**What you have to do**
Reproduce, please, only the lines from the first line below to the line containing "return ears", inclusive.

**Recorded data**

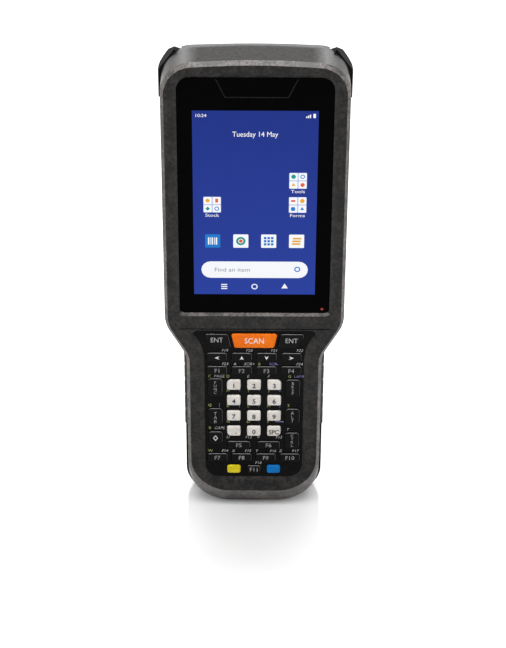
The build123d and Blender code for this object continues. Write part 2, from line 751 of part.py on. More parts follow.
def hinge_ears():
    """Four ears of the back housing that hold the door's pins."""
    room = HINGE_RADIUS + 2 * FIT
    inner = KNUCKLE_INNER - FIT
    outer = KNUCKLE_INNER + KNUCKLE_WIDTH + FIT
    ears = []
    for low, high in ((inner - EAR_WIDTH, inner), (outer, outer + EAR_WIDTH)):
        for x_range in ((low, high), (-high, -low)):
            foot = block(
                x_range,
                (HINGE_DEPTH - room - TOUCH, HINGE_DEPTH),
                (HINGE_HEIGHT - HINGE_RADIUS, HINGE_HEIGHT + HINGE_RADIUS),
            )
            ears.append(hinge_barrel(x_range, HINGE_RADIUS) + foot)
    return ears


def back_housing():
    """Back half of the shell with the battery well, hinge ears, bosses and openings."""
    form = back_form()
    shell = back_shell()
    reach = BODY_DEPTH + OVERRUN
    well_front = WELL_BACK - WELL_FLOOR
    frame = prism(door_face(WELL_WALL + FIT), DOOR_SEAT - WELL_FLOOR, reach) & form
    shell += frame + (prism(well_face(WELL_WALL), well_front, reach) & form)
    seat_half = DOOR_WIDTH / 2 + FIT + WELL_WALL
    hinge_seat = block(
        (-seat_half, seat_half),
        (HINGE_DEPTH - HINGE_RADIUS - 2 * FIT - WELL_FLOOR, reach),
        (WELL_TOP, HINGE_HEIGHT + HINGE_RADIUS + 2 * FIT + WELL_WALL),
    )
    shell += hinge_seat & form
    for x, z in screw_places():
        shell += prism(disc(x, z, SCREW_HEAD_RADIUS + BOSS_WALL), SPLIT_DEPTH, reach) & form
    for guide in trigger_guides():
        shell += guide & form
    shell -= prism(door_face(FIT), DOOR_SEAT - TOUCH, reach)
    shell -= prism(well_face(), WELL_BACK, reach)
    shell -= hinge_pocket()
    for ear in hinge_ears():
        shell += ear
    pins = KNUCKLE_INNER + KNUCKLE_WIDTH + HINGE_PIN_LENGTH + 2 * FIT
    shell -= hinge_barrel((-pins, pins), HINGE_PIN_RADIUS + HINGE_CLEARANCE) - hinge_barrel(
        (-KNUCKLE_INNER + HINGE_PIN_LENGTH + 2 * FIT, KNUCKLE_INNER - HINGE_PIN_LENGTH - 2 * FIT),
        HINGE_PIN_RADIUS * 2,
    )
    shell -= tongue_notch()
    for x, z in screw_places():
        shell -= prism(disc(x, z, SCREW_RADIUS + SCREW_PASS), SPLIT_DEPTH, SCREW_SEAT_DEPTH)
        shell -= prism(disc(x, z, SCREW_HEAD_RADIUS + FIT), SCREW_SEAT_DEPTH, reach)
    shell = cut_back_openings(shell)
    for pad in grip_pads() + corner_bumpers():
        shell -= pad
    return shell


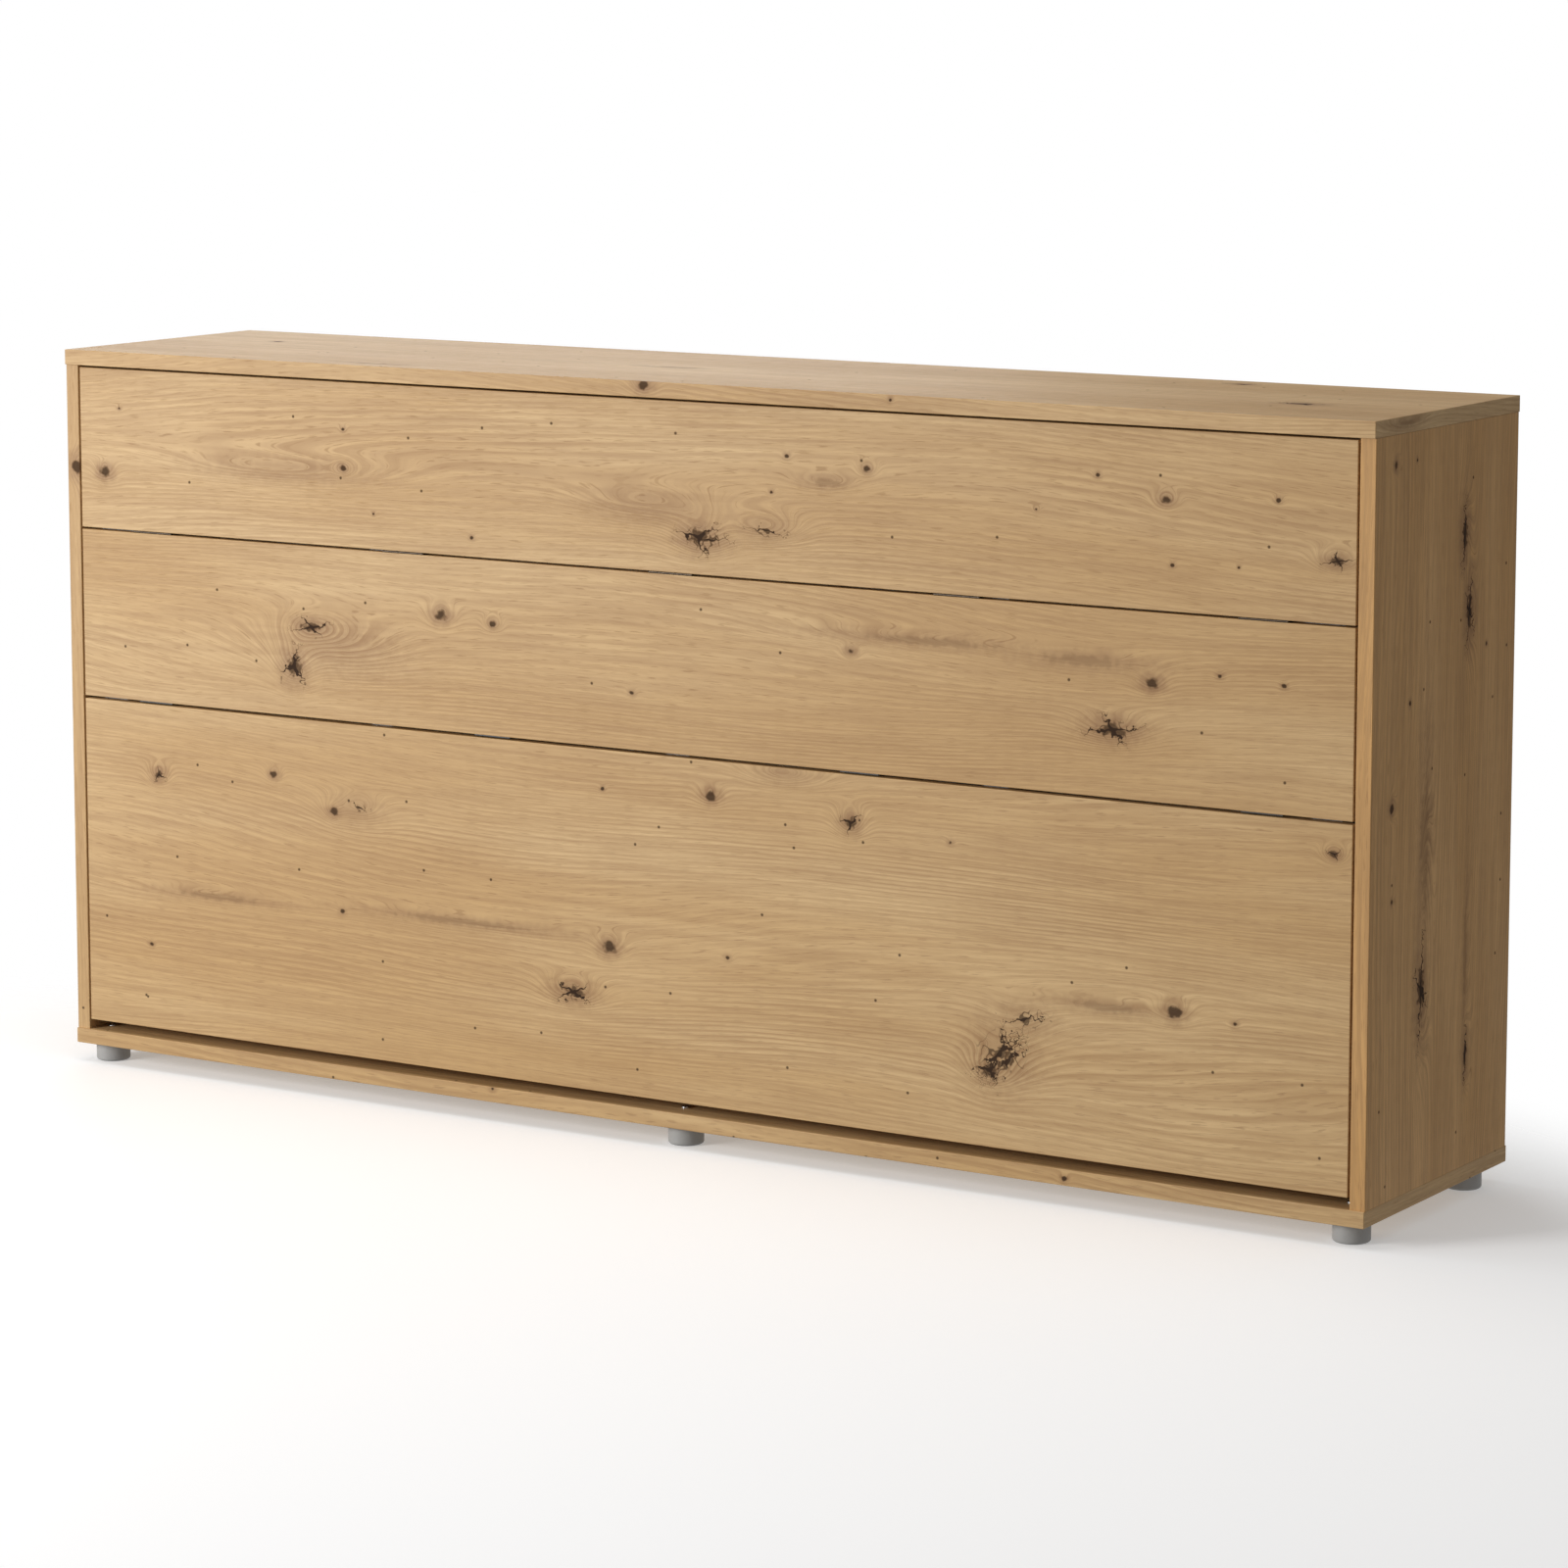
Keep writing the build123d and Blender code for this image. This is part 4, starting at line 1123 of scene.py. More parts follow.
@dataclass
class Cabinet:
    """The fixed cabinet: boards, back, feet and fittings.

    Attributes:
        top_knots, bottom_knots, right_knots, left_knots: The knots of the boards named.
        right_painted_fill_pale, right_painted_fill_warm: The right side board's two lighter colours,
        painted light that brightens its shaded face.
    """

    top_knots: tuple[Knot, ...] = (
        eye(-0.04, 0.836, 0.016), pin(0.35, 0.834, 0.007), crack(0.87, 1.01, 0.05, 0.022),
        swirl(-0.67, 1.29, 0.07, 0.02), streak(-0.52, 0.88, 0.09, 0.012),
        streak(-0.13, 1.05, 0.07, 0.012), crack(0.67, 1.23, 0.03, 0.014), eye(-0.88, 1.12, 0.012),
    )
    bottom_knots: tuple[Knot, ...] = (pin(-0.3, -0.17), pin(0.62, -0.18), eye(0.45, 0.05))
    right_knots: tuple[Knot, ...] = (
        crack(0.89, 1.107, 0.06, 0.022, 2, 3), crack(0.79, 1.125, 0.07, 0.022, 4, 8),
        crack(0.31, 0.995, 0.10, 0.028, 4, 4), swirl(0.40, 0.995, 0.14, 0.024),
        crack(0.2, 1.135, 0.05, 0.016, 2, 4), streak(0.33, 1.13, 0.16, 0.012),
        eye(0.562, 0.90, 0.012), eye(1.0, 0.898, 0.010), streak(0.5, 1.0, 0.2, 0.03),
        pin(0.69, 0.95), pin(0.44, 0.905, 0.008), pin(0.74, 1.18, 0.007), pin(1.0, 0.96, 0.006),
    )
    left_knots: tuple[Knot, ...] = (
        eye(0.889, -1.254, 0.02), crack(0.62, -1.0, 0.07, 0.02), crack(0.28, -1.12, 0.05, 0.016),
        swirl(0.36, -1.12, 0.12, 0.022), pin(0.47, -0.93), pin(0.8, -1.15),
        streak(0.8, -0.95, 0.2, 0.02),
    )
    # Painted light: lighter oak colours for the right side board, which lies in shade.
    right_painted_fill_pale: Colour = (0.77, 0.455, 0.185)
    right_painted_fill_warm: Colour = (0.63, 0.345, 0.118)

    def dress_boards(self) -> None:
        """Give each board its own sheet of oak."""
        dress(Oak("oak_top", start=(1.7, 4.1), knots=self.top_knots).make(), "top_board")
        dress(Oak("oak_bottom", start=(5.2, 0.7), knots=self.bottom_knots).make(), "bottom_board")
        # The right side board takes lighter colours, painted light on its shaded face.
        right = Oak(
            "oak_right_side", Grain.UPRIGHT, (9.4, 2.2), self.right_knots, self.right_painted_fill_pale,
            self.right_painted_fill_warm,
        )
        left = Oak("oak_left_side", Grain.UPRIGHT, (6.1, 8.8), self.left_knots)
        dress(right.make(), "right_side_board")
        dress(left.make(), "left_side_board")
        dress(Oak("oak_wall_rail", start=(8.0, 5.5)).make(), "wall_rail")

    def dress_back(self) -> None:
        """Finish the back panel's halves and the strip that joins them."""
        dress(BACK_BOARD.make(), "back_panel_left", "back_panel_right")
        dress(WHITE_NYLON.make(), "back_panel_strip")

    def dress_fittings(self) -> None:
        """Finish the feet and the metal fittings."""
        rows, places = ("front", "rear"), ("left", "middle", "right")
        dress(FOOT_PLASTIC.make(), *(f"foot_{row}_{place}" for row in rows for place in places))
        uses = ("pivot", "spring", "stop")
        brackets = [f"{side}_{use}_bracket" for side in SIDES for use in uses]
        small = ("cam_locks", "foot_screws", "spring_clips", "bracket_screws")
        dress(ZINC_STEEL.make(), *small, *brackets)
        dress(BLACK_RUBBER.make(), "stop_pads")


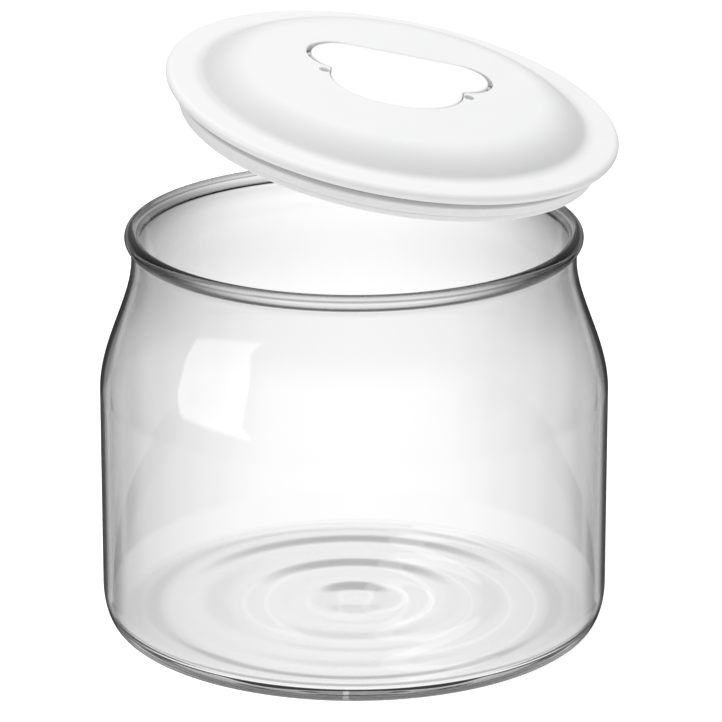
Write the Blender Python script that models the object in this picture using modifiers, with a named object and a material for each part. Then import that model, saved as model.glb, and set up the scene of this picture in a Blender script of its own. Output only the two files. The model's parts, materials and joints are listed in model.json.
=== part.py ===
"""Glass jar of a one-litre yogurt maker, with its lift-off lid and folding handle.

The origin is the middle of the jar's foot, +Z is up and the handle's flap faces -Y.
At rest the lid hangs over the mouth, leaning down to the front right. It swings down
about the lid_swing empty until it closes the jar level.
"""

import math

import bmesh
import bpy
from mathutils import Matrix, Vector

MM = 0.001
TURN_STEPS = 60
MERGE = 0.00005
PIECE_GAP = 0.3

# Jar, in millimetres. Radii are outer radii unless named otherwise.
BODY_RADIUS = 66.0
BODY_WALL = 2.5
NECK_RADIUS = 57.4
NECK_WALL = 2.0
NECK_HEIGHT = 97.9
SHOULDER_HEIGHT = 62.8
FOOT_CORNER_WIDTH = 3.9
FOOT_CORNER_HEIGHT = 9.8
FLOOR_THICKNESS = 3.2
FLOOR_CORNER_WIDTH = 7.5
FLOOR_CORNER_HEIGHT = 7.0
BEAD_RING_RADIUS = 57.25
BEAD_HALF_WIDTH = 1.85
BEAD_HALF_HEIGHT = 2.1
BEAD_HEIGHT = 103.75
FLOOR_WAVES = (
    (0.0, 0.72),
    (3.0, 0.75),
    (14.0, 0.37),
    (21.0, 0.46),
    (32.0, 0.1),
    (39.5, 0.2),
    (50.5, -0.14),
    (55.5, 0.0),
)

# Lid, in millimetres from the middle of the flange's thickness.
FLANGE_RADIUS = 58.4
FLANGE_HALF_THICKNESS = 1.5
LID_TOP = 6.8
SKIN = 2.0
PLATEAU_FOOT_RADIUS = 50.3
PLATEAU_FOOT_FILLET = 2.5
PLATEAU_SHOULDER_FILLET = 16.0
PLATEAU_SLOPE = math.radians(42)
SKIRT_RADIUS = 52.4
SKIRT_WALL = 2.0
SKIRT_BOTTOM = -5.9
HOLLOW_BEVEL_RUN = 2.8
HOLLOW_BEVEL_TOP = 0.2
PLATE_BOTTOM = -7.9
PLATE_RIM_THICKNESS = 1.7
PLATE_LIP_RADIUS = 53.8
PLATE_SPIGOT_WALL = 1.9
PLATE_SPIGOT_TOP = -2.6
PLATE_DISH_RADIUS = 45.0
PLATE_DISH_RISE = 1.4
PLATE_DISH_THICKNESS = 1.6
SEAL_TOP = -2.5
SEAL_BOTTOM = -5.95
SEAL_TOP_RIB_RADIUS = 55.1
SEAL_BOTTOM_RIB_RADIUS = 54.4
SEAL_RIB_COUNT = 2
SEAL_GROOVE_DEPTH = 0.5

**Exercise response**
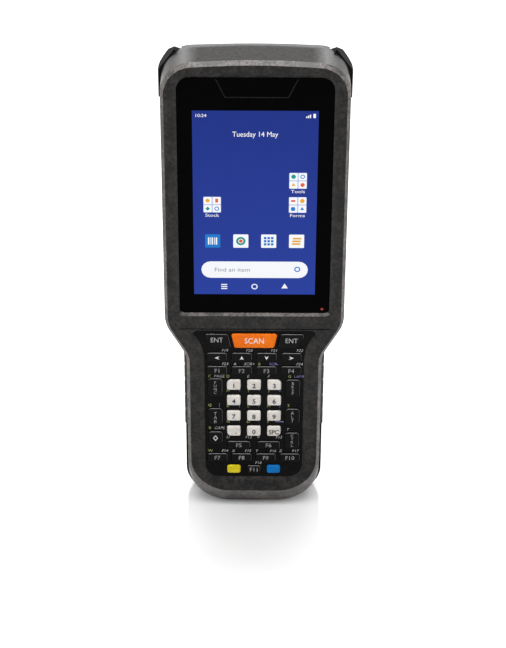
The build123d and Blender code for this object continues. Write part 2, from line 751 of part.py on. More parts follow.
def hinge_ears():
    """Four ears of the back housing that hold the door's pins."""
    room = HINGE_RADIUS + 2 * FIT
    inner = KNUCKLE_INNER - FIT
    outer = KNUCKLE_INNER + KNUCKLE_WIDTH + FIT
    ears = []
    for low, high in ((inner - EAR_WIDTH, inner), (outer, outer + EAR_WIDTH)):
        for x_range in ((low, high), (-high, -low)):
            foot = block(
                x_range,
                (HINGE_DEPTH - room - TOUCH, HINGE_DEPTH),
                (HINGE_HEIGHT - HINGE_RADIUS, HINGE_HEIGHT + HINGE_RADIUS),
            )
            ears.append(hinge_barrel(x_range, HINGE_RADIUS) + foot)
    return ears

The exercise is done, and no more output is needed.